UD’s Vargas-Urbano leveraged molecular dynamics and the massive computational power of National Science Foundation supercomputers to model all the structures inside the ctenophore membranes and simulate how the molecules would move and interact with each other at high pressures. The process took a great deal of time. 

“Simulations that are about 500 nanoseconds long could take about a month to create from the data,” said Vargas-Urbano. That’s the equivalent of a movie clip that lasts about 500 billionths of a second.

Meanwhile, Budin and Winnikoff used a special X-ray scattering beam line at Cornell to experimentally study how the structure of ctenophore membranes changed under various pressures. Looking at the structural properties of the lipid mixtures directly from the organisms at high pressure was a crucial part of the project that helped the researchers discern that ctenophore lipidomes are specialized for high pressure.

The deep sea is under extreme pressures equal to that of hundreds of atmospheres, due to the weight of the water that lies above. Budin’s team at UC San Diego learned that if they exposed the cell membrane of E. coli, a human gut bacteria, to pressures found where the deepest ctenophore live (roughly 500 times the water pressure found on the ocean surface) then the microbes’ growth was severely restricted, Lyman said. However, when the researchers gave E. coli the ability to synthesize plasmalogen lipids and pressurized them the same way, then the cells could grow and divide normally. 

Simulating the membrane in the computer and testing it under various temperatures and pressures across various timeframes allowed the UD team to validate that it is the plasmalogen lipids that keep the membranes fluid and deformable at high pressure. 

“Using molecular-dynamic simulations to explore this system, we were able to test conditions that would be found even deeper in the sea than these ctenophore species actually live to see what happened,” said Vargas-Urbano.

This is because the deep-sea ctenophores contained more plasmalogen lipids in their cell membranes than other ctenophore species found at the sea surface and in the Arctic. In particular, the deep-dwelling ctenophores had higher concentrations of a plasmalogen known as PPE, which is characterized by a distinct cone shape. Simulations by the UD research team and artificial membrane experiments by Budin and Winnikoff showed the more PPE plasmalogen was present, the more the membranes curled up, even at low pressures. 

One surprising result from the research, Lyman said, is that when they plotted the 17 ctenophore species studied, the researchers discovered a significant correlation between how much plasmalogen is found in the species’ cellular membrane and where it can live. 

“If you take a deep-sea ctenophore and bring it to the surface, its membrane bends like crazy and that's no good. If you take a surface-dwelling ctenophore and bring it to the deep, its membrane won't bend anymore, also not good,” Lyman said. 

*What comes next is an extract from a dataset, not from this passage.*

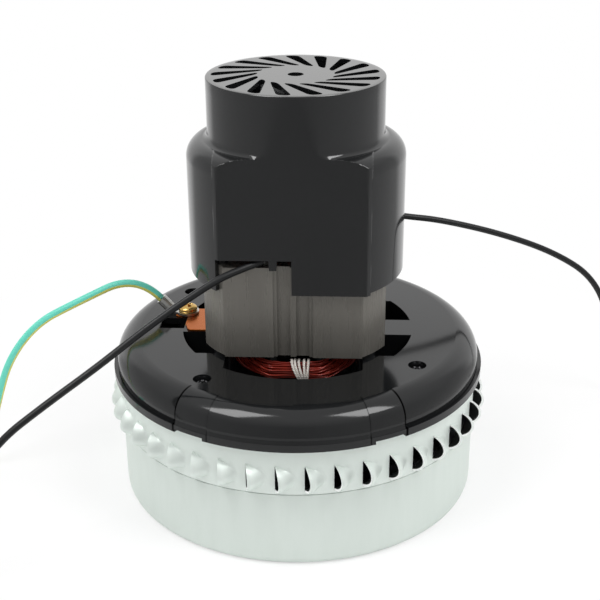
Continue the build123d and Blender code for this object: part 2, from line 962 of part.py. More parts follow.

But when the researchers compared the membrane of ctenophores living in surface waters and their deep-sea cousins in their natural environments, the species had similar properties in terms of how the molecules inside the cells adjust to keep the membrane stable.

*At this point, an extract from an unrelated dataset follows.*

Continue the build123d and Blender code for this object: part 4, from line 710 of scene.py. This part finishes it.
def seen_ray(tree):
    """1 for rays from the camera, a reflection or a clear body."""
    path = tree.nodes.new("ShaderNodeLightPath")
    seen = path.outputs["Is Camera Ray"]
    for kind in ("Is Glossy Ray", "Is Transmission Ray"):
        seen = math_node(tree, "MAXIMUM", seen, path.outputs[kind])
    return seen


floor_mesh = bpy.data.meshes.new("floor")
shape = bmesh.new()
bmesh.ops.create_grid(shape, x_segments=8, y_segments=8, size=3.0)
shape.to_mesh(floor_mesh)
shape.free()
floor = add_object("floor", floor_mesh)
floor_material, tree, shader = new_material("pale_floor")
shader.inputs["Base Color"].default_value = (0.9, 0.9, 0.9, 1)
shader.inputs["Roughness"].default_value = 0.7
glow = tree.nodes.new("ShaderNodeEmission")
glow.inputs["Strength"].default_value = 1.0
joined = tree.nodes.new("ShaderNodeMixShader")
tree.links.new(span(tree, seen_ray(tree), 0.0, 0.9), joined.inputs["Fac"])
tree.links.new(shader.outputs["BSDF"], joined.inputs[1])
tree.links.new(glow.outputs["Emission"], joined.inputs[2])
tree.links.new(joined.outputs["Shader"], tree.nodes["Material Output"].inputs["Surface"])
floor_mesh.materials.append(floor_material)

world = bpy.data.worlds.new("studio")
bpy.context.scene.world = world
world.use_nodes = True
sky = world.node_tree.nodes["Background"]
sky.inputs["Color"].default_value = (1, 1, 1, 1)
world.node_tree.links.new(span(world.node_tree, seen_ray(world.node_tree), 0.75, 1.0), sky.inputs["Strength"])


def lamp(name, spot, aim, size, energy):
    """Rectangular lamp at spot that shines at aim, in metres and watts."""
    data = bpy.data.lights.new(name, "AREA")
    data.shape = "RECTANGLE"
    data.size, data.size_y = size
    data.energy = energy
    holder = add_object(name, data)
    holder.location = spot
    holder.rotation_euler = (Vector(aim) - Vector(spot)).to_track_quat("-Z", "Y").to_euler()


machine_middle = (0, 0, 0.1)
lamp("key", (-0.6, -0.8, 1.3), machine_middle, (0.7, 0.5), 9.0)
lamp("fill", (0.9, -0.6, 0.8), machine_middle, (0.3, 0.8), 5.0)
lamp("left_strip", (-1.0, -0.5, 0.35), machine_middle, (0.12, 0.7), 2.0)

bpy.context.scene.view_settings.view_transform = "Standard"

The researchers called this effect “homeocurvature adaptation,” because the ctenophores—and their lipidomes—had adapted to the situation that they're living in. This understanding may help explain a long-standing mystery of why deep-sea invertebrates, including ctenophores, disintegrate at the surface no matter how carefully they are handled. It seems in some cases the membranes actually are held together by the extreme pressure.

Human health implications of the work

Knowing how life adapts to high pressure and extreme environments such as the ocean can also inform what is known about the human body. Lyman explained that plasmalogen lipids present in ctenophores also are found in our bodies, most abundantly in neural tissue. 

“Nerve cells in the brain transmit messages by sending chemicals from one cell to another. And there is an awful lot of plasmalogen at the site where all that synaptic transmission is happening in your neurons,” said Lyman. 

The loss of plasmalogen is known to be associated with conditions such as Alzheimer’s disease, making new insights about the unique properties of plasmalogen lipids potentially useful in other areas of research.